As an example, NIBIB is funding a project headed by Rebecca Richards-Kortum, PhD, that will determine whether a small fiber-optic scope can accurately diagnose cervical cancer and possibly treat the lesion on the spot. Richards-Kortum’s project at the University of Texas (Austin), Haller said, is a way to keep the demands on medical resource low. “More important is the fact that the patient doesn’t come back for a second visit.”

Not to be left out, a representative of the DoD also gave some perspective on brain mapping.

Lt. Col. Christian Macedonia, MD, with the National Naval Medical Center (Bethesda, Maryland), discussed the emphasis at TATRC, which is looking into proteomics and genomics, among many other things.

“We’re very much interested in multidisciplinary projects,” Macedonia said. “We’d like to become a dating service” for collaborative research, he said, given the interest at TATRC in that mode of research, he said.

One of the areas of interest at TATRC is in developmental neurology, and Macedonia said that the fetal brain “is not a little adult brain. It changes morphologically over time.”
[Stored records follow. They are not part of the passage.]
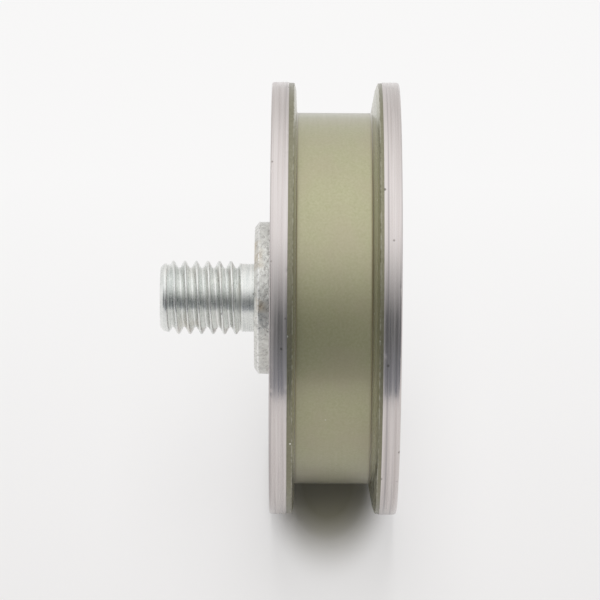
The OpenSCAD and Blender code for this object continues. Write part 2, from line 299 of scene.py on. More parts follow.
def zincPlate(name, looks, highlightLevels=()):
    # the levels are heights in mm where a painted highlight runs along a ridge, a thin white line broken up by the
    # grain
    smoothest, roughest = looks["roughness"]
    material, tree, where = newMaterial(name)
    grains = addNode(tree, "ShaderNodeTexNoise", {"Vector": where, "Scale": 1 / (looks["grainSize"] * mm),
                                                  "Detail": 3.0, "Distortion": 0.6})
    streaks = turnedLines(tree, where, looks["streakWidth"], looks["streakRun"])
    fine = addNode(tree, "ShaderNodeMix", {"Factor": looks["streaks"], 2: grains, 3: streaks})
    dents = addNode(tree, "ShaderNodeTexNoise", {"Vector": where, "Scale": 1 / (looks["dentSize"] * mm),
                                                 "Detail": 1.0})
    patches = addNode(tree, "ShaderNodeTexNoise", {"Vector": where, "Scale": 1 / (looks["patchSize"] * mm),
                                                   "Detail": 2.0})
    light = addNode(tree, "ShaderNodeMapRange", {"Value": fine, "From Min": 0.34, "From Max": 0.62})
    tone = addNode(tree, "ShaderNodeMix", {"Factor": light, 6: looks["dark"], 7: looks["light"]}, data_type="RGBA")
    stained = addNode(tree, "ShaderNodeMapRange", {"Value": patches, "From Min": 0.58, "From Max": 0.72,
                                                   "To Max": looks["stained"]})
    tone = addNode(tree, "ShaderNodeMix", {"Factor": stained, 6: tone, 7: looks["stain"]}, data_type="RGBA")
    # painted highlight along each ridge
    for level in highlightLevels:
        near = nearHeight(tree, where, level, looks["ridgeHighlightWidth"], 1.0)
        paleEdgeLine = addNode(tree, "ShaderNodeMath", {0: near, 1: light}, operation="MULTIPLY")
        tone = addNode(tree, "ShaderNodeMix", {"Factor": paleEdgeLine, 6: tone, 7: looks["ridge"]}, data_type="RGBA")
    pits = specks(tree, where, looks["pitSpacing"], looks["pitSize"], looks["pitShare"])
    tone = addNode(tree, "ShaderNodeMix", {"Factor": pits, 6: tone, 7: looks["pit"]}, data_type="RGBA")
    relief = addNode(tree, "ShaderNodeMath", {0: fine, 1: dents}, operation="ADD")
    bump = addNode(tree, "ShaderNodeBump", {"Height": relief, "Strength": 0.6, "Distance": looks["relief"] * mm})
    rough = addNode(tree, "ShaderNodeMapRange", {"Value": fine, "From Min": noiseLow, "From Max": noiseHigh,
                                                 "To Min": smoothest, "To Max": roughest})
    metalSurface(tree, {"Base Color": tone, "Metallic": looks["metal"], "Roughness": rough, "Normal": bump})
    return material


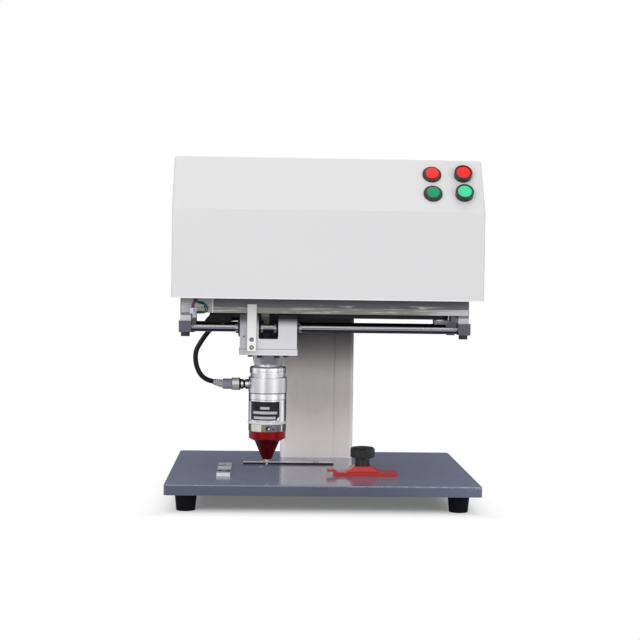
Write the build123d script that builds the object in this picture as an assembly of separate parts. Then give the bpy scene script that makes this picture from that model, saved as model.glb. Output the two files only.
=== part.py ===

Macedonia said he knew he was “not hitting you with anything new. The idea that what happens in utero has significant effects” on later life, including susceptibility to stroke, is widely understood. The problem is that the knowledge has not been updated much of late.

“Most of our knowledge of the assembly of the human brain” is based on stored samples that date back to a collection started with funds offered by the early 20th century tycoon Andrew Carnegie. But there’s a reason for that lack, and it has to do with the reluctance to intervene in a developing life.

Any discussion of research involving the fetus tends to raise hackles, Macedonia said, especially at NIH, because such an effort is not seen as incurring minimal risk.

“We can zap adults with a lot more radiation” than fetuses and get away with it, he added.

Researchers are investigating the potential in this area for superconducting quantum interference devices, a.k.a., SQUIDs. The safety afforded by SQUID technology, which operates on largely the same principles as MRI, is due to the fact that the device relies on super-cooled conductors that are extraordinarily sensitive and can pick up a wealth of information without the need for contrast media, which are the objects of concern in terms of fetal health.

Any organizations that are into brain mapping that are not looking at genomics and proteomics “should reconsider that omission,” Macedonia said, adding that “opportunities abound for research, especially for multi-disciplinary research” for programs that will benefit unborn babies, mothers and those with brain damage.